● **WHAT IS NEEDED**: Both the line containing "frame, COPPER_WIRE, solenoid)" and the line containing "obj.parent = empty" belong in the answer, along with every line between them; print exactly those.

* * * *

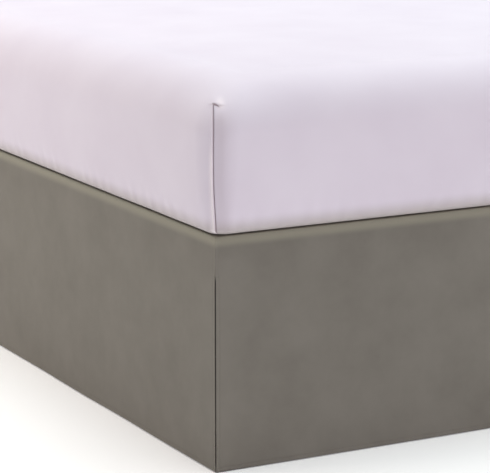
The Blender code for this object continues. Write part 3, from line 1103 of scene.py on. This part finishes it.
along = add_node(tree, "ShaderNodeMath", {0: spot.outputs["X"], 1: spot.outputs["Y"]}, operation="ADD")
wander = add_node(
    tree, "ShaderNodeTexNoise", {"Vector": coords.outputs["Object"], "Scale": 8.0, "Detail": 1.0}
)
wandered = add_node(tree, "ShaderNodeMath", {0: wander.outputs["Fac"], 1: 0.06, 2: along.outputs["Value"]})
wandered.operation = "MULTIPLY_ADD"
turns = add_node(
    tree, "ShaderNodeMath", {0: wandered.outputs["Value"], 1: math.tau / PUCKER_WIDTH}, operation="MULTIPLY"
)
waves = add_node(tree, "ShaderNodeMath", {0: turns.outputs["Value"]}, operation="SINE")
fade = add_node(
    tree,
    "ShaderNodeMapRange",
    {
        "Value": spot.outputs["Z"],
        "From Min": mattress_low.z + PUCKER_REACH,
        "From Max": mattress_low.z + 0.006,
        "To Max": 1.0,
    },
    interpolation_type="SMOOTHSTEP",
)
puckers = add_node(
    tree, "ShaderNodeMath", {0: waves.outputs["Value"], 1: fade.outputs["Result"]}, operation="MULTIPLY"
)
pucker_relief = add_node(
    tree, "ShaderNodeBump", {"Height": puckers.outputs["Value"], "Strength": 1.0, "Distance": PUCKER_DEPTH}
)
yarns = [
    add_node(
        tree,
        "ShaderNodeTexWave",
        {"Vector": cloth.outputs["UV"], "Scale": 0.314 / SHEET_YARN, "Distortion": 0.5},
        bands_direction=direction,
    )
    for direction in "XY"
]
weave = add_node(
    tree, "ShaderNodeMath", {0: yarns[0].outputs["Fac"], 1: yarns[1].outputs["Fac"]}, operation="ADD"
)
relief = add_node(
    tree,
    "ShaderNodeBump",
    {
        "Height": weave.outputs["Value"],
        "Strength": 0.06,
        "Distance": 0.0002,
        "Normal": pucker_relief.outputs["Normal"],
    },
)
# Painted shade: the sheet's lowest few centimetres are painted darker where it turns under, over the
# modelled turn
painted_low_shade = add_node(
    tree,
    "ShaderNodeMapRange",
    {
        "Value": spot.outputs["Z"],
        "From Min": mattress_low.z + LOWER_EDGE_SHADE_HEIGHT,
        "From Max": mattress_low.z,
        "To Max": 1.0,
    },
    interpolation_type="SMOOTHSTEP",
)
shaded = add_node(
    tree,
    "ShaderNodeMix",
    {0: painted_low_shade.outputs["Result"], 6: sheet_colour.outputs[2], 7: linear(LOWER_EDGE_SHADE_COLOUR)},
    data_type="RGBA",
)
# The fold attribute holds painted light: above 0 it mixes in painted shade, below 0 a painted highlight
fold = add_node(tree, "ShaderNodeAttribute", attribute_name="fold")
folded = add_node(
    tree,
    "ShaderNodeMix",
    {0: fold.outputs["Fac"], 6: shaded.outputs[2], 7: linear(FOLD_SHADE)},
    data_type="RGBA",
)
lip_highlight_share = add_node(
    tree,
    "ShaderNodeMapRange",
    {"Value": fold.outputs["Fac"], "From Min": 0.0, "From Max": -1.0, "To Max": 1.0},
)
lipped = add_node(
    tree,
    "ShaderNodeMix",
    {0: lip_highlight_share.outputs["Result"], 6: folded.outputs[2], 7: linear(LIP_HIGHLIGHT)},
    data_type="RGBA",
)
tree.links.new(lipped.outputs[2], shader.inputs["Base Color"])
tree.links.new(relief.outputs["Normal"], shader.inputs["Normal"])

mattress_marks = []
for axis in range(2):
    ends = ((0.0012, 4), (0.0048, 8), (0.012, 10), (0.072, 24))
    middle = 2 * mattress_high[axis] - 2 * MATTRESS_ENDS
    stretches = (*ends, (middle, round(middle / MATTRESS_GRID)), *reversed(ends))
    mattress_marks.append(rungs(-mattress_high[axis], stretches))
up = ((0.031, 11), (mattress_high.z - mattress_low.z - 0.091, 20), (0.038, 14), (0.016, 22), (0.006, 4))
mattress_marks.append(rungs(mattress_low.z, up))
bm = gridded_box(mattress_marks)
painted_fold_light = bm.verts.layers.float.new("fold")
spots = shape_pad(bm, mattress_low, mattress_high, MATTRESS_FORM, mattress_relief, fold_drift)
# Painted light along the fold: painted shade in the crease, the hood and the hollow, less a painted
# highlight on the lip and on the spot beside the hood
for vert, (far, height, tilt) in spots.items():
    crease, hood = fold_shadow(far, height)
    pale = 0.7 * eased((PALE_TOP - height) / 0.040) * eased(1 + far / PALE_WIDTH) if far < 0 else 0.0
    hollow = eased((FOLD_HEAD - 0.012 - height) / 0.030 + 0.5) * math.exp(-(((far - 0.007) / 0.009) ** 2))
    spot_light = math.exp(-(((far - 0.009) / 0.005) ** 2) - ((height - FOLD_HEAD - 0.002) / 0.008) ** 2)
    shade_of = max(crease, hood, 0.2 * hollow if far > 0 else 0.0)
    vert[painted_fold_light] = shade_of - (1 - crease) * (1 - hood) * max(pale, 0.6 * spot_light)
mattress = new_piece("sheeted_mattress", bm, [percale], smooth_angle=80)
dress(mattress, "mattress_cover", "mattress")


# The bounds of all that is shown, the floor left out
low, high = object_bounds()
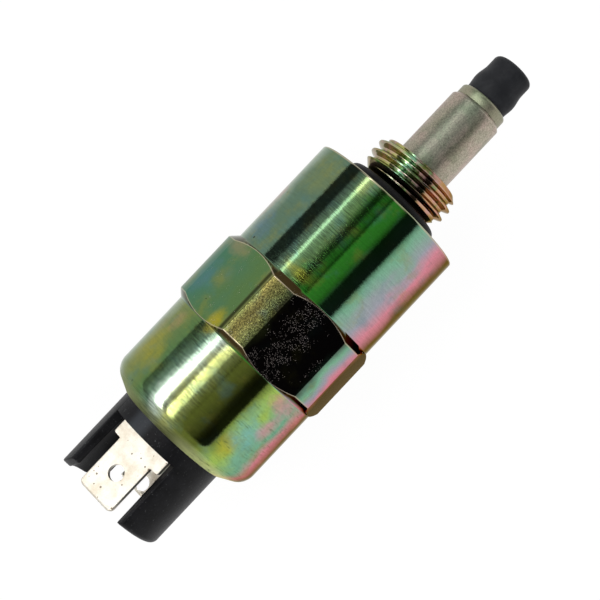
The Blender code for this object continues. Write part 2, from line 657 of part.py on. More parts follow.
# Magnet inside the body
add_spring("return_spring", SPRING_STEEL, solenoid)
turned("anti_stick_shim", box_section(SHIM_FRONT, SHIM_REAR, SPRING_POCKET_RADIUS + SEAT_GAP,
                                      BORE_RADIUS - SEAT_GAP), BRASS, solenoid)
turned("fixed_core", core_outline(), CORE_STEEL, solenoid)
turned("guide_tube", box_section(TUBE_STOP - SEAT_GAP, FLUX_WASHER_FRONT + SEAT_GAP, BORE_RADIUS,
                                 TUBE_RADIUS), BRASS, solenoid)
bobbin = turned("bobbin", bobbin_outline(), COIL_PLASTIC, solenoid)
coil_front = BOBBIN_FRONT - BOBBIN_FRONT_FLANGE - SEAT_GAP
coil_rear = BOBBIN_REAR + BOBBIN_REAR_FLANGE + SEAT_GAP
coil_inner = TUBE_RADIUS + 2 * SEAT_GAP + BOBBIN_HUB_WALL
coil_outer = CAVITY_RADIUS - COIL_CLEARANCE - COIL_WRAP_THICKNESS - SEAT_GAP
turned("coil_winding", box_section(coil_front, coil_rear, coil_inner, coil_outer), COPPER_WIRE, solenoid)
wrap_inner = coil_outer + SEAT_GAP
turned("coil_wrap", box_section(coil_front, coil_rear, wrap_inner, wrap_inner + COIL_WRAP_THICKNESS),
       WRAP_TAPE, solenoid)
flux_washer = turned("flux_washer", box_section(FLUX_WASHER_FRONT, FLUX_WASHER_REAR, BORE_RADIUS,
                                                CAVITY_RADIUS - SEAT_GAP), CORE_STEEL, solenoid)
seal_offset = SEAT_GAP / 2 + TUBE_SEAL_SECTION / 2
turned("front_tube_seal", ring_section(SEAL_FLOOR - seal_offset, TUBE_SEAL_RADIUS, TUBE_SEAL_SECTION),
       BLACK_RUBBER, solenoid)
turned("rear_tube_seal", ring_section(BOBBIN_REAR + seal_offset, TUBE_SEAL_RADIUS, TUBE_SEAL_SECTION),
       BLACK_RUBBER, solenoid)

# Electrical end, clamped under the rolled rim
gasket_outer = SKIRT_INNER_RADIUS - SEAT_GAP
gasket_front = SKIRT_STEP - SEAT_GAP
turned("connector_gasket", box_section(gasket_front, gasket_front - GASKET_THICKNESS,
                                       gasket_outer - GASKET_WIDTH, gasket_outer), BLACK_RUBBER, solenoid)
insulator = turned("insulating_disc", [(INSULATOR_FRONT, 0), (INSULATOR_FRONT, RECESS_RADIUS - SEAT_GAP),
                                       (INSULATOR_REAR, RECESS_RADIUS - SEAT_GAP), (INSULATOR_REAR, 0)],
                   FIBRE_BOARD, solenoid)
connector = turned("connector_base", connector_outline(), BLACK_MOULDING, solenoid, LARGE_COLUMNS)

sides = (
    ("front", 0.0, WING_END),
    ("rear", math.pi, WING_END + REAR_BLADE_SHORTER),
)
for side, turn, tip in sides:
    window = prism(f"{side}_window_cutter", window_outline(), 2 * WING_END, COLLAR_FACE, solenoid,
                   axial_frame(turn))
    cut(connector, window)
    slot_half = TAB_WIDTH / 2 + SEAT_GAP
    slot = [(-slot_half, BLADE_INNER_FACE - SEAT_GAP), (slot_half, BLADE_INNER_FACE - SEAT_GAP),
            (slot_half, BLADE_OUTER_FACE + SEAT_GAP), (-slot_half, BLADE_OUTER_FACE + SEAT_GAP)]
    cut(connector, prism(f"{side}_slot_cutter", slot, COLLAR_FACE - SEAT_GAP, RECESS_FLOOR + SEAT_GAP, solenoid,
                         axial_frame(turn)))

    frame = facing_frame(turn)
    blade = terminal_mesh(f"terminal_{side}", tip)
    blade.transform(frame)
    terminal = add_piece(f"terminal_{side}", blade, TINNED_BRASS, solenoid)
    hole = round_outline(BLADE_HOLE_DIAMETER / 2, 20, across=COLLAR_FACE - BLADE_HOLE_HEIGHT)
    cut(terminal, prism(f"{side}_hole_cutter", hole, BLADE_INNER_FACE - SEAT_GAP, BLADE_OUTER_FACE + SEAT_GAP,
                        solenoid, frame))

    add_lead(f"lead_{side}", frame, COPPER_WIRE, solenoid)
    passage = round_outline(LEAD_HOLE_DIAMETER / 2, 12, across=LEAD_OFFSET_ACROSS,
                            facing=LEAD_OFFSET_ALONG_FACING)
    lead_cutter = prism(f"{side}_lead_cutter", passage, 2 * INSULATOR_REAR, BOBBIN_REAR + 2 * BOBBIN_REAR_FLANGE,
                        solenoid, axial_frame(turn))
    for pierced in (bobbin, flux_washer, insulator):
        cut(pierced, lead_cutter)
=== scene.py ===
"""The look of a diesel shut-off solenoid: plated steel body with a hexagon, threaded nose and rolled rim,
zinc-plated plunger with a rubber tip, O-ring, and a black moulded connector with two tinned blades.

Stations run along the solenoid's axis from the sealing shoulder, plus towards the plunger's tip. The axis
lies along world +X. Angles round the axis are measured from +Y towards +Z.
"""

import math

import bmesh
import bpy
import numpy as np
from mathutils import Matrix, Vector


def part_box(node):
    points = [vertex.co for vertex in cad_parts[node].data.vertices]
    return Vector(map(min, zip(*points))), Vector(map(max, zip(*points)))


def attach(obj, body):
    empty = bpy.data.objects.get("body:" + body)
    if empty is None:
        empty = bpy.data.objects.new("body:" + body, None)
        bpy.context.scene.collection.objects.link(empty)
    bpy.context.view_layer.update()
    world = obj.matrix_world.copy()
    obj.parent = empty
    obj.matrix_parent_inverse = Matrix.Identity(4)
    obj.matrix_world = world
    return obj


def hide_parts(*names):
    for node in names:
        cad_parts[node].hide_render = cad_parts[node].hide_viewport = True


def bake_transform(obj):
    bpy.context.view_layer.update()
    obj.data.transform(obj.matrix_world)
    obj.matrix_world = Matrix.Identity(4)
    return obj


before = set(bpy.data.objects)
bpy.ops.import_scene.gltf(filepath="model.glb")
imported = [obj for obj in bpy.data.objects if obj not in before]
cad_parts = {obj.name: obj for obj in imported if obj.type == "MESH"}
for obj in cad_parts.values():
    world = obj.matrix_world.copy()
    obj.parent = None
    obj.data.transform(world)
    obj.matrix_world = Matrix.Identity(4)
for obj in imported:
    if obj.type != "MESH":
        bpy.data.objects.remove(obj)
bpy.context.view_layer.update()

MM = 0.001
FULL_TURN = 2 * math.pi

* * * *

● **COMPLETE OUTPUT**:
    add_lead(f"lead_{side}", frame, COPPER_WIRE, solenoid)
    passage = round_outline(LEAD_HOLE_DIAMETER / 2, 12, across=LEAD_OFFSET_ACROSS,
                            facing=LEAD_OFFSET_ALONG_FACING)
    lead_cutter = prism(f"{side}_lead_cutter", passage, 2 * INSULATOR_REAR, BOBBIN_REAR + 2 * BOBBIN_REAR_FLANGE,
                        solenoid, axial_frame(turn))
    for pierced in (bobbin, flux_washer, insulator):
        cut(pierced, lead_cutter)
=== scene.py ===
"""The look of a diesel shut-off solenoid: plated steel body with a hexagon, threaded nose and rolled rim,
zinc-plated plunger with a rubber tip, O-ring, and a black moulded connector with two tinned blades.

Stations run along the solenoid's axis from the sealing shoulder, plus towards the plunger's tip. The axis
lies along world +X. Angles round the axis are measured from +Y towards +Z.
"""

import math

import bmesh
import bpy
import numpy as np
from mathutils import Matrix, Vector


def part_box(node):
    points = [vertex.co for vertex in cad_parts[node].data.vertices]
    return Vector(map(min, zip(*points))), Vector(map(max, zip(*points)))


def attach(obj, body):
    empty = bpy.data.objects.get("body:" + body)
    if empty is None:
        empty = bpy.data.objects.new("body:" + body, None)
        bpy.context.scene.collection.objects.link(empty)
    bpy.context.view_layer.update()
    world = obj.matrix_world.copy()
    obj.parent = empty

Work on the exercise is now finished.